If we turn to the international affairs budget, here we can find widespread bipartisan and interfaith support, all united against the Trump administration’s budget proposal. Even a politician like Mitch McConnell came out in support of poverty-focused development and humanitarian assistance. A majority of our elected officials know that at a time of rising needs around the world, it is unconscionable to consider the Administration’s proposed budget, which slashes the International Affairs Budget by 32% and within that, humanitarian and development assistance by 44%.

We also know the world stands on the brink of an unprecedented four famines in 2017. In northeast Nigeria, Somalia, South Sudan, and Yemen, severe food insecurity currently affects approximately 30 million people, according to humanitarian organization Oxfam, including 10 million who face emergency and famine conditions. At the moment, the world (also) faces a record 65 million refugees globally due to conflict, persecution, and disaster. Millions are in need of humanitarian assistance, and the scale of this crisis continues to outweigh the planned response. At a time of rising needs, any cuts to foreign aid is immoral, short-sighted and costly – both to people in crisis and to the US international standing in the world.

Given that the International Affairs Budget is just $.006 of the federal budget dollar, a country whose religious traditions encourage a tithe is instead giving foreign assistance that amounts to a rounding error rather than a tithe. 

If Tom Cotton values working people, immigrants, and Arkansans, he should do at least the following. First, he should roll back his RAISE Act campaign, and expressly recognize that it caters to the worst kind of xenophobia that energizes some of our national politics. It inaccurately scapegoats immigrants as having a negative impact on our economy, when in fact "40 percent of Fortune 500 businesses were started by immigrants and their children, "many of whom did not speak English or came here as refugees.” (https://www.wired.com/story/raise-act-tech-immigration-policy/).

Second, he would listen to faith voices and immigrant voices in his own state. If he has read this column, he’s heard one faith voice. Local immigration groups say putting a focus on skills and not families isn't a good representation of American values, especially not Northwest Arkansan values. Mireya Reith, Founding Executive Director of  Arkansas United Community Coalition, says, Not only is this bill completely out of line with our economic needs in Arkansas, but also shows that Arkansas has no idea who the immigrants are in this state.” (http://www.nwahomepage.com/news/knwa/immigration-groups-upset-by-potus-support-of-legislation/781706507)
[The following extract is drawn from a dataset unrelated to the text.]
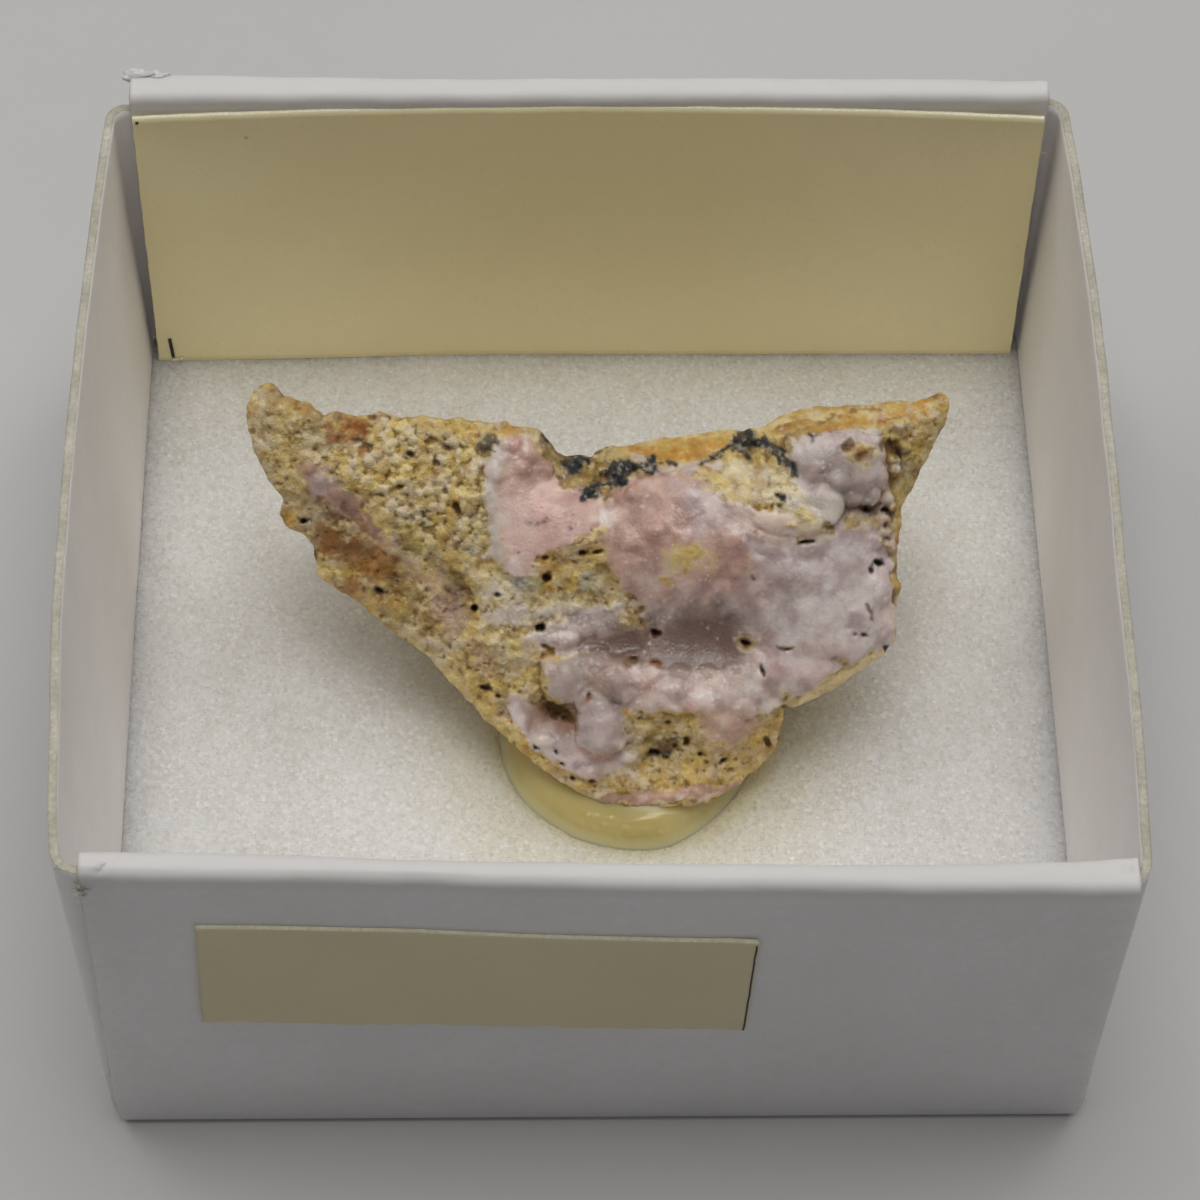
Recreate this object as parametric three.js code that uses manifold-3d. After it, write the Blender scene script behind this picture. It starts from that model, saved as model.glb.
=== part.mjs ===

If Senator Cotton wants to lead our nation in a focus on family-values, faith, and economic prosperity, he would find ways to work across the aisle to actually reform our broken immigration system. There are ways, given our wealth and size and gifts, to resettle many more refugees than he is proposing, offer a path to citizenship for many different kinds of immigrants and their families, and provide the kind of poverty-focused aid internationally that benefits our national security interests and brings much needed relief in globally perilous times. Xenophobic policies appeal instead to the selfish side of our nature, rather than the generosity of faith, spirit and purpose that makes our nation great. 

1 comment:

  1. Thanks, Clint, for pulling together all the data. America is great because it welcomed non-English speaking immigrants fleeing war and famine by giving them opportunity and homesteads. It's the secret to our greatness. The RAISE Act diminishes the national soul, harms the economy and threatens our future. That's what happens when we reject the true American values.